**WORK TO BE COMPLETED**
Return every line of the material exactly.

**DATA SECTION**
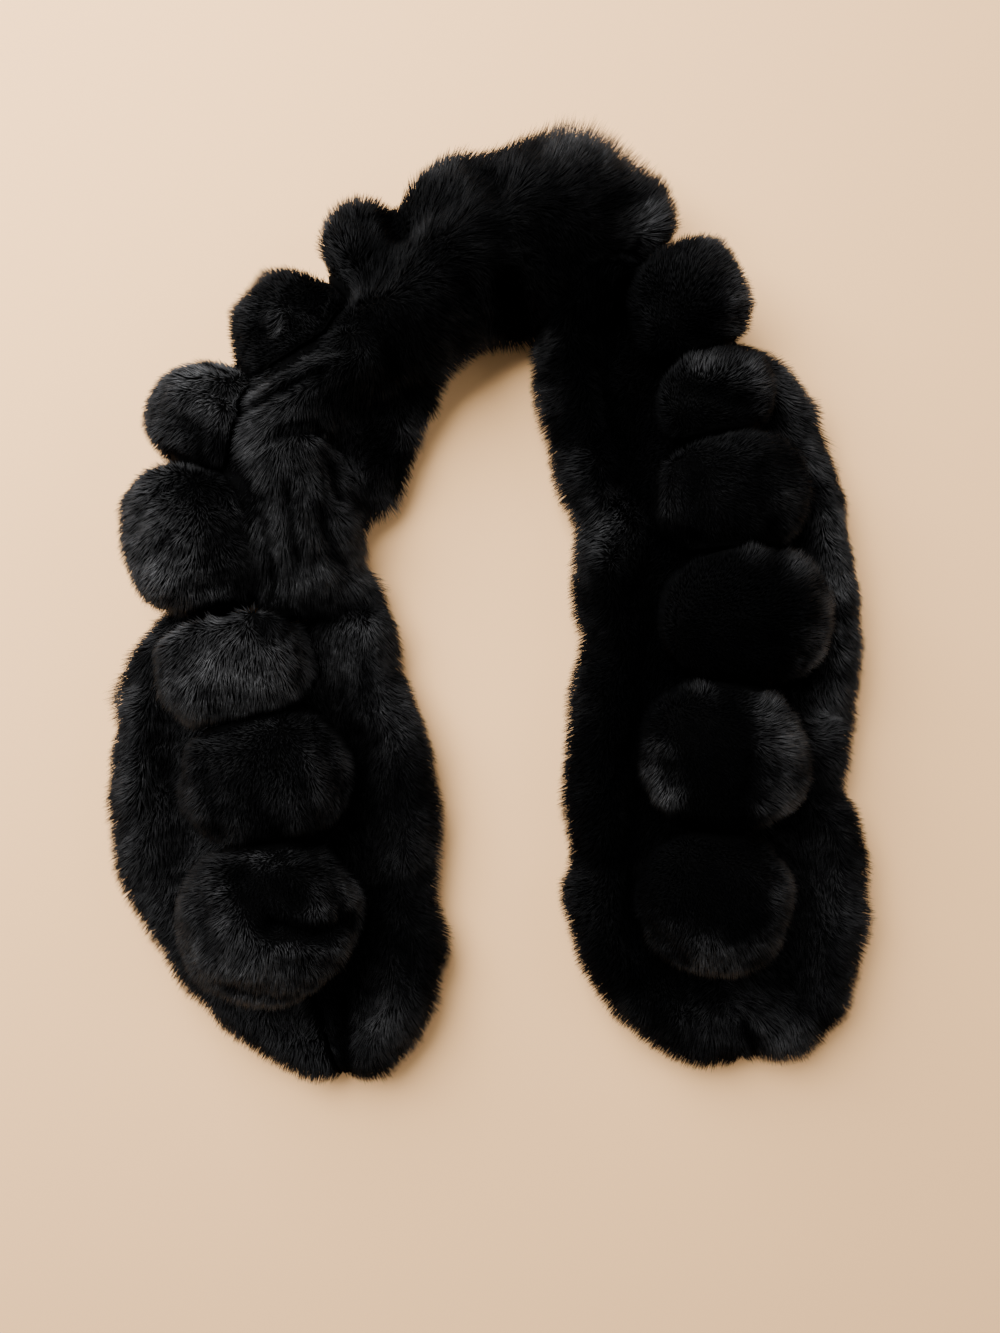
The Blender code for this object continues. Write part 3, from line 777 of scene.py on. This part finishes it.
def combed(mesh, nodes, places, normals, guide, around):
    """The way that the hair grows at each point of a piece, and the painted sheen and shade of its nap.
    """
    lays = [row_for(LAYS, node) for node in nodes]
    base = np.array([[*leaned(lay.angle), lay.lean, lay.tone, lay.length] for lay in lays])
    base = rounded(mesh, base[nearest_solid(nodes, places)], BLENDING if len(nodes) > 1 else 0)
    ways, leans, painted_sheen_and_shade, lengths = base[:, :3], base[:, 3], base[:, 4], base[:, 5]
    uneven = [noise.noise(Vector(place) / SMALL_SIZE) for place in places]
    wobble = STROKE_WOBBLE * np.array(uneven)
    for stroke in rows_for(STROKES, nodes):
        off = np.linalg.norm(places[:, :2] - np.array([stroke.x, stroke.y]) * MM, axis=1)
        off = np.maximum(off / (stroke.reach * MM) + wobble, 0.0)
        share = np.exp(-off * off)
        ways += share[:, None] * (leaned(stroke.angle) - ways)
        leans += share * (stroke.lean - leans)
        painted_sheen_and_shade += share * (stroke.tone - painted_sheen_and_shade)
        lengths += share * (stroke.length - lengths)
    facing = np.sum(ways * guide, axis=1)
    ways -= guide * np.where(facing > 0.0, OVERHANG * facing, facing)[:, None]
    ways = unit(ways, LEAST_WAY)
    leans = np.radians(leans)[:, None]
    ways = guide * np.cos(leans) + ways * np.sin(leans)
    if "puff" not in nodes[0]:
        # painted sheen where strips and folds turn away to the sides
        painted_rim_sheen = limited(1.0 - normals[:, 2]) ** RIM_POWER
        painted_sheen_and_shade += RIM_PAINTED_SHEEN * painted_rim_sheen * eased(around, *FREE_SPAN)
    else:
        # painted shade on a puff where it is pressed on its neighbours and on its underside
        painted_edge_shade = np.clip(around * PUFF_EDGE_RISE, PUFF_EDGE_SHEEN_KEPT, 1.0)
        painted_sheen_and_shade *= painted_edge_shade * eased(normals[:, 2], *PUFF_UNDERSIDE_SHADE_SPAN)
    tips = places + ways * (TIP_REACH * HAIR_LENGTH * lengths)[:, None]
    sunk = np.maximum(crease_depth(nodes, places, normals), crease_depth(nodes, tips, normals))
    # painted shade in the creases
    painted_sheen_and_shade *= 1.0 - np.clip(sunk / CREASE_FULL_DEPTH, 0.0, CREASE_PAINTED_SHADE)
    lengths *= 1.0 - CREASE_TRIM * limited(sunk / CREASE_FULL_DEPTH)
    lengths *= SHORTEST + (1.0 - SHORTEST) * limited(around * LENGTH_RISE)
    return ways, painted_sheen_and_shade, lengths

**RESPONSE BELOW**
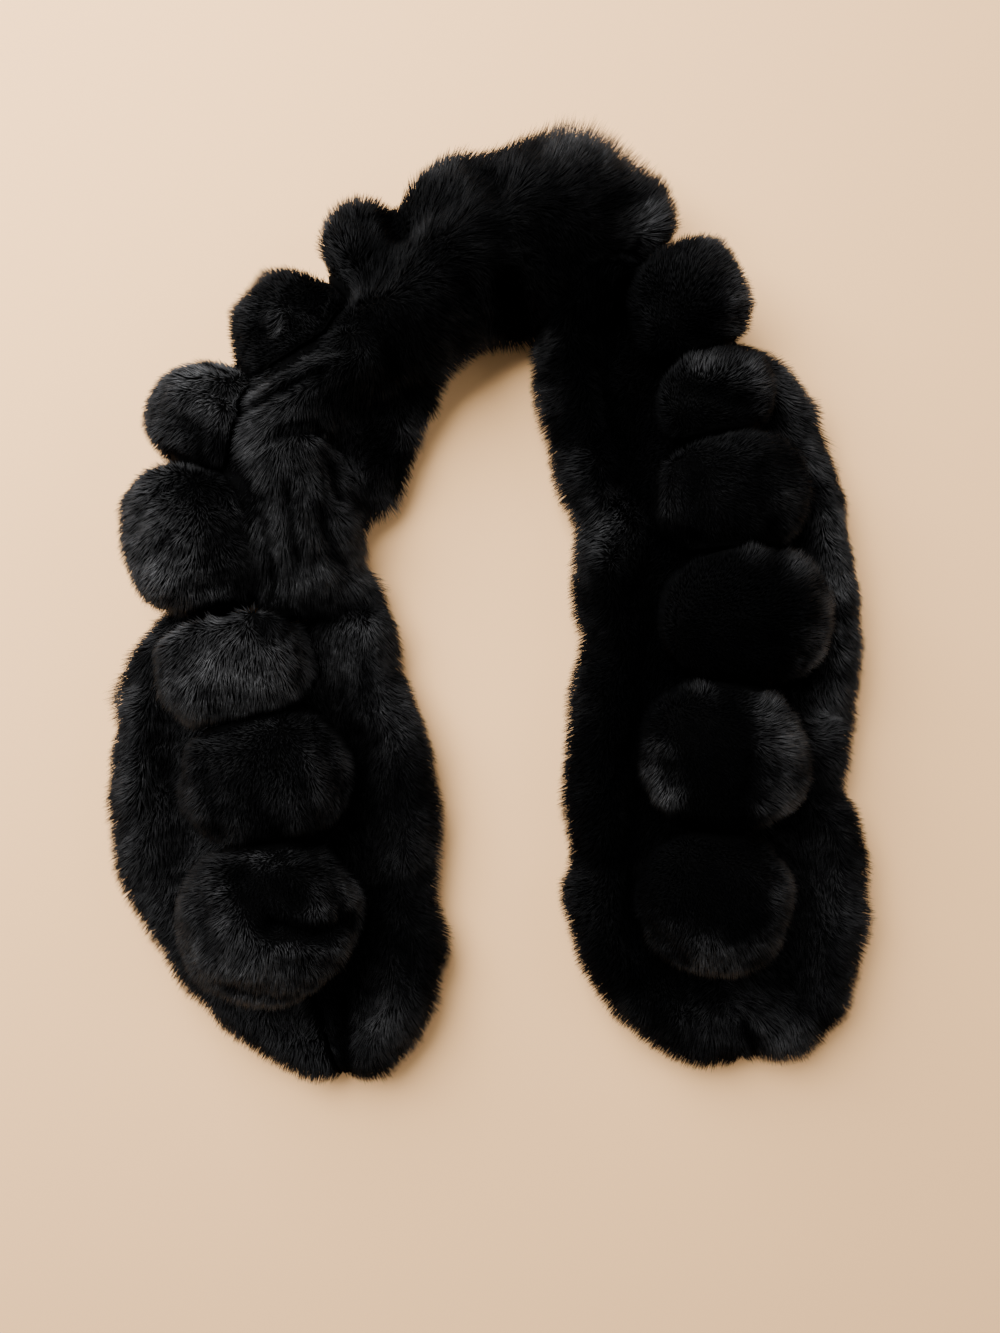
The Blender code for this object continues. Write part 3, from line 777 of scene.py on. This part finishes it.
def combed(mesh, nodes, places, normals, guide, around):
    """The way that the hair grows at each point of a piece, and the painted sheen and shade of its nap.
    """
    lays = [row_for(LAYS, node) for node in nodes]
    base = np.array([[*leaned(lay.angle), lay.lean, lay.tone, lay.length] for lay in lays])
    base = rounded(mesh, base[nearest_solid(nodes, places)], BLENDING if len(nodes) > 1 else 0)
    ways, leans, painted_sheen_and_shade, lengths = base[:, :3], base[:, 3], base[:, 4], base[:, 5]
    uneven = [noise.noise(Vector(place) / SMALL_SIZE) for place in places]
    wobble = STROKE_WOBBLE * np.array(uneven)
    for stroke in rows_for(STROKES, nodes):
        off = np.linalg.norm(places[:, :2] - np.array([stroke.x, stroke.y]) * MM, axis=1)
        off = np.maximum(off / (stroke.reach * MM) + wobble, 0.0)
        share = np.exp(-off * off)
        ways += share[:, None] * (leaned(stroke.angle) - ways)
        leans += share * (stroke.lean - leans)
        painted_sheen_and_shade += share * (stroke.tone - painted_sheen_and_shade)
        lengths += share * (stroke.length - lengths)
    facing = np.sum(ways * guide, axis=1)
    ways -= guide * np.where(facing > 0.0, OVERHANG * facing, facing)[:, None]
    ways = unit(ways, LEAST_WAY)
    leans = np.radians(leans)[:, None]
    ways = guide * np.cos(leans) + ways * np.sin(leans)
    if "puff" not in nodes[0]:
        # painted sheen where strips and folds turn away to the sides
        painted_rim_sheen = limited(1.0 - normals[:, 2]) ** RIM_POWER
        painted_sheen_and_shade += RIM_PAINTED_SHEEN * painted_rim_sheen * eased(around, *FREE_SPAN)
    else:
        # painted shade on a puff where it is pressed on its neighbours and on its underside
        painted_edge_shade = np.clip(around * PUFF_EDGE_RISE, PUFF_EDGE_SHEEN_KEPT, 1.0)
        painted_sheen_and_shade *= painted_edge_shade * eased(normals[:, 2], *PUFF_UNDERSIDE_SHADE_SPAN)
    tips = places + ways * (TIP_REACH * HAIR_LENGTH * lengths)[:, None]
    sunk = np.maximum(crease_depth(nodes, places, normals), crease_depth(nodes, tips, normals))
    # painted shade in the creases
    painted_sheen_and_shade *= 1.0 - np.clip(sunk / CREASE_FULL_DEPTH, 0.0, CREASE_PAINTED_SHADE)
    lengths *= 1.0 - CREASE_TRIM * limited(sunk / CREASE_FULL_DEPTH)
    lengths *= SHORTEST + (1.0 - SHORTEST) * limited(around * LENGTH_RISE)
    return ways, painted_sheen_and_shade, lengths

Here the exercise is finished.